(COLLECTED MATERIAL)
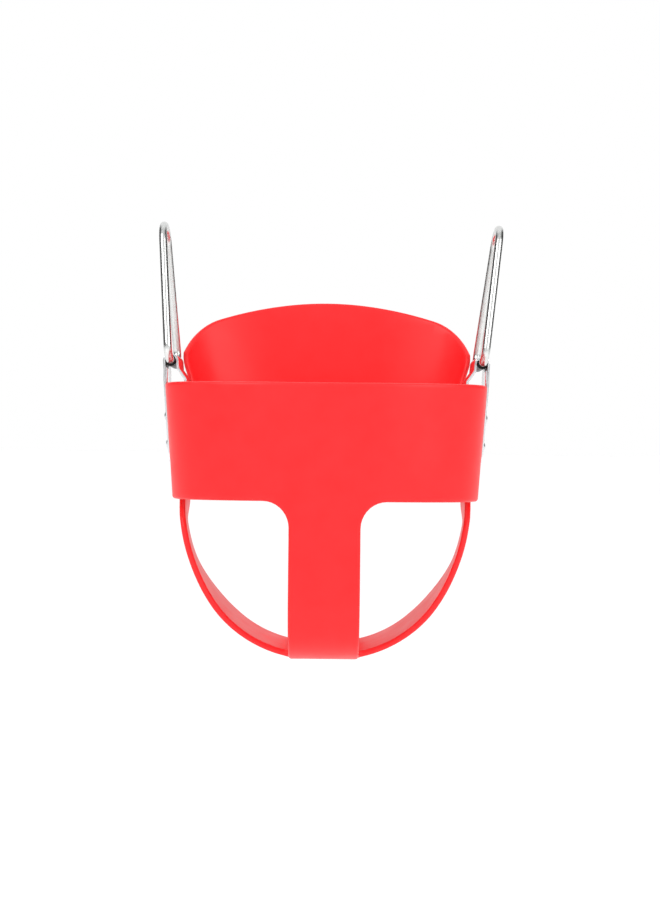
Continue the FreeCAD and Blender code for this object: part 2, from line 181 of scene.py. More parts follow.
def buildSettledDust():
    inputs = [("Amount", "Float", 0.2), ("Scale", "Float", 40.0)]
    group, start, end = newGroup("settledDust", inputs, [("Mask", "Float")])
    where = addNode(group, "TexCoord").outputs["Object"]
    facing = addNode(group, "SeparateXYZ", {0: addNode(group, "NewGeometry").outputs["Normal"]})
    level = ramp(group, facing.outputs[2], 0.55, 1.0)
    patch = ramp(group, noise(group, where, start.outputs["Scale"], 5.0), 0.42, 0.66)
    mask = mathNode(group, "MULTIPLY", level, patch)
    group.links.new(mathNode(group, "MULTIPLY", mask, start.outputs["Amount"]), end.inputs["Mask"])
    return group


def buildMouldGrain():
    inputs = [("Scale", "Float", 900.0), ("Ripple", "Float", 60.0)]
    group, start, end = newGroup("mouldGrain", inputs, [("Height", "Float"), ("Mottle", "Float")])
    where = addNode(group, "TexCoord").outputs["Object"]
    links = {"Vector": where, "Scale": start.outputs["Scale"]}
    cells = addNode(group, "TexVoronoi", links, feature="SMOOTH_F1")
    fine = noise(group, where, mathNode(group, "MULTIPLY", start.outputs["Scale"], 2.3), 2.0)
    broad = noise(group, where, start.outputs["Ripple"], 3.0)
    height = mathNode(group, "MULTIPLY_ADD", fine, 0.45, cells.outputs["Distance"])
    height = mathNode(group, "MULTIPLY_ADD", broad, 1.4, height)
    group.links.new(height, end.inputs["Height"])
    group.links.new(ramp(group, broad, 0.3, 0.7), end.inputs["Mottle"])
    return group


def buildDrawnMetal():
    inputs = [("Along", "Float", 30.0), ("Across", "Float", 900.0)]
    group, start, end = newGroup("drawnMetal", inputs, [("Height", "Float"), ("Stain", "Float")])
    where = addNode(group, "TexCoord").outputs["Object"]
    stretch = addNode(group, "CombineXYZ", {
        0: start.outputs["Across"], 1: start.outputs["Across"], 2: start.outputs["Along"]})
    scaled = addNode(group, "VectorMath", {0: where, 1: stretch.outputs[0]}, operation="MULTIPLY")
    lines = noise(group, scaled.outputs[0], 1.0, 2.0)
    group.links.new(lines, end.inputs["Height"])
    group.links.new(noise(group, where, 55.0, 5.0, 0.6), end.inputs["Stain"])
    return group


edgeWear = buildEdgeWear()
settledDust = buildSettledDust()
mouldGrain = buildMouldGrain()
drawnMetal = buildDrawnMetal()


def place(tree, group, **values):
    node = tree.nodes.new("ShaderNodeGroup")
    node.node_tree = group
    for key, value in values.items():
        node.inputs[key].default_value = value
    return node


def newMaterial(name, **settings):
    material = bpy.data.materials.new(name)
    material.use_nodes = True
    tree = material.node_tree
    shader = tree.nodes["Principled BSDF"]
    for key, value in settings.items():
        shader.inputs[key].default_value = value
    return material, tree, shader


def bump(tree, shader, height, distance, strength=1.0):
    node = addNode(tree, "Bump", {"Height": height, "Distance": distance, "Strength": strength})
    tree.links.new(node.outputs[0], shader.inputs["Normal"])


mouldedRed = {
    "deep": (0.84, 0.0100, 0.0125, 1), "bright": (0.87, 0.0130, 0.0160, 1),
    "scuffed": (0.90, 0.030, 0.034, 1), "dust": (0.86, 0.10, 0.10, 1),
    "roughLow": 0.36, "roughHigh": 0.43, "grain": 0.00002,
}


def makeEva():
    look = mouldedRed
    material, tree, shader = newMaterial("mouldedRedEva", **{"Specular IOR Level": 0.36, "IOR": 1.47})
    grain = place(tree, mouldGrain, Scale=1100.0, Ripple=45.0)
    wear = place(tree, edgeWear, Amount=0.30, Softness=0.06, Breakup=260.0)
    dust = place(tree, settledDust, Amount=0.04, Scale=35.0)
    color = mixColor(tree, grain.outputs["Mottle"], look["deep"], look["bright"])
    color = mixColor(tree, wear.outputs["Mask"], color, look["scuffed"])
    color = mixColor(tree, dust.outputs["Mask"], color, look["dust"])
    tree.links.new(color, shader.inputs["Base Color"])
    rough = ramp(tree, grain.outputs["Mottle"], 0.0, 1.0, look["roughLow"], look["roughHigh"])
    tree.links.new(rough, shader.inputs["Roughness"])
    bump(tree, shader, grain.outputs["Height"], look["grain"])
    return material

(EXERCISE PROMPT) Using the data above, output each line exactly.

(COMPLETE RESPONSE)
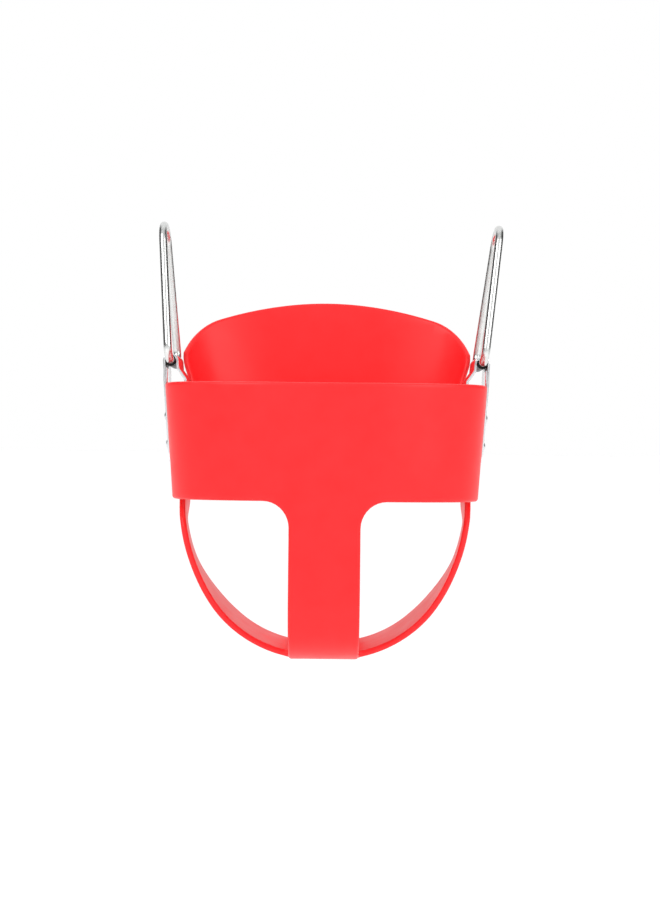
Continue the FreeCAD and Blender code for this object: part 2, from line 181 of scene.py. More parts follow.
def buildSettledDust():
    inputs = [("Amount", "Float", 0.2), ("Scale", "Float", 40.0)]
    group, start, end = newGroup("settledDust", inputs, [("Mask", "Float")])
    where = addNode(group, "TexCoord").outputs["Object"]
    facing = addNode(group, "SeparateXYZ", {0: addNode(group, "NewGeometry").outputs["Normal"]})
    level = ramp(group, facing.outputs[2], 0.55, 1.0)
    patch = ramp(group, noise(group, where, start.outputs["Scale"], 5.0), 0.42, 0.66)
    mask = mathNode(group, "MULTIPLY", level, patch)
    group.links.new(mathNode(group, "MULTIPLY", mask, start.outputs["Amount"]), end.inputs["Mask"])
    return group


def buildMouldGrain():
    inputs = [("Scale", "Float", 900.0), ("Ripple", "Float", 60.0)]
    group, start, end = newGroup("mouldGrain", inputs, [("Height", "Float"), ("Mottle", "Float")])
    where = addNode(group, "TexCoord").outputs["Object"]
    links = {"Vector": where, "Scale": start.outputs["Scale"]}
    cells = addNode(group, "TexVoronoi", links, feature="SMOOTH_F1")
    fine = noise(group, where, mathNode(group, "MULTIPLY", start.outputs["Scale"], 2.3), 2.0)
    broad = noise(group, where, start.outputs["Ripple"], 3.0)
    height = mathNode(group, "MULTIPLY_ADD", fine, 0.45, cells.outputs["Distance"])
    height = mathNode(group, "MULTIPLY_ADD", broad, 1.4, height)
    group.links.new(height, end.inputs["Height"])
    group.links.new(ramp(group, broad, 0.3, 0.7), end.inputs["Mottle"])
    return group


def buildDrawnMetal():
    inputs = [("Along", "Float", 30.0), ("Across", "Float", 900.0)]
    group, start, end = newGroup("drawnMetal", inputs, [("Height", "Float"), ("Stain", "Float")])
    where = addNode(group, "TexCoord").outputs["Object"]
    stretch = addNode(group, "CombineXYZ", {
        0: start.outputs["Across"], 1: start.outputs["Across"], 2: start.outputs["Along"]})
    scaled = addNode(group, "VectorMath", {0: where, 1: stretch.outputs[0]}, operation="MULTIPLY")
    lines = noise(group, scaled.outputs[0], 1.0, 2.0)
    group.links.new(lines, end.inputs["Height"])
    group.links.new(noise(group, where, 55.0, 5.0, 0.6), end.inputs["Stain"])
    return group


edgeWear = buildEdgeWear()
settledDust = buildSettledDust()
mouldGrain = buildMouldGrain()
drawnMetal = buildDrawnMetal()


def place(tree, group, **values):
    node = tree.nodes.new("ShaderNodeGroup")
    node.node_tree = group
    for key, value in values.items():
        node.inputs[key].default_value = value
    return node


def newMaterial(name, **settings):
    material = bpy.data.materials.new(name)
    material.use_nodes = True
    tree = material.node_tree
    shader = tree.nodes["Principled BSDF"]
    for key, value in settings.items():
        shader.inputs[key].default_value = value
    return material, tree, shader


def bump(tree, shader, height, distance, strength=1.0):
    node = addNode(tree, "Bump", {"Height": height, "Distance": distance, "Strength": strength})
    tree.links.new(node.outputs[0], shader.inputs["Normal"])


mouldedRed = {
    "deep": (0.84, 0.0100, 0.0125, 1), "bright": (0.87, 0.0130, 0.0160, 1),
    "scuffed": (0.90, 0.030, 0.034, 1), "dust": (0.86, 0.10, 0.10, 1),
    "roughLow": 0.36, "roughHigh": 0.43, "grain": 0.00002,
}


def makeEva():
    look = mouldedRed
    material, tree, shader = newMaterial("mouldedRedEva", **{"Specular IOR Level": 0.36, "IOR": 1.47})
    grain = place(tree, mouldGrain, Scale=1100.0, Ripple=45.0)
    wear = place(tree, edgeWear, Amount=0.30, Softness=0.06, Breakup=260.0)
    dust = place(tree, settledDust, Amount=0.04, Scale=35.0)
    color = mixColor(tree, grain.outputs["Mottle"], look["deep"], look["bright"])
    color = mixColor(tree, wear.outputs["Mask"], color, look["scuffed"])
    color = mixColor(tree, dust.outputs["Mask"], color, look["dust"])
    tree.links.new(color, shader.inputs["Base Color"])
    rough = ramp(tree, grain.outputs["Mottle"], 0.0, 1.0, look["roughLow"], look["roughHigh"])
    tree.links.new(rough, shader.inputs["Roughness"])
    bump(tree, shader, grain.outputs["Height"], look["grain"])
    return material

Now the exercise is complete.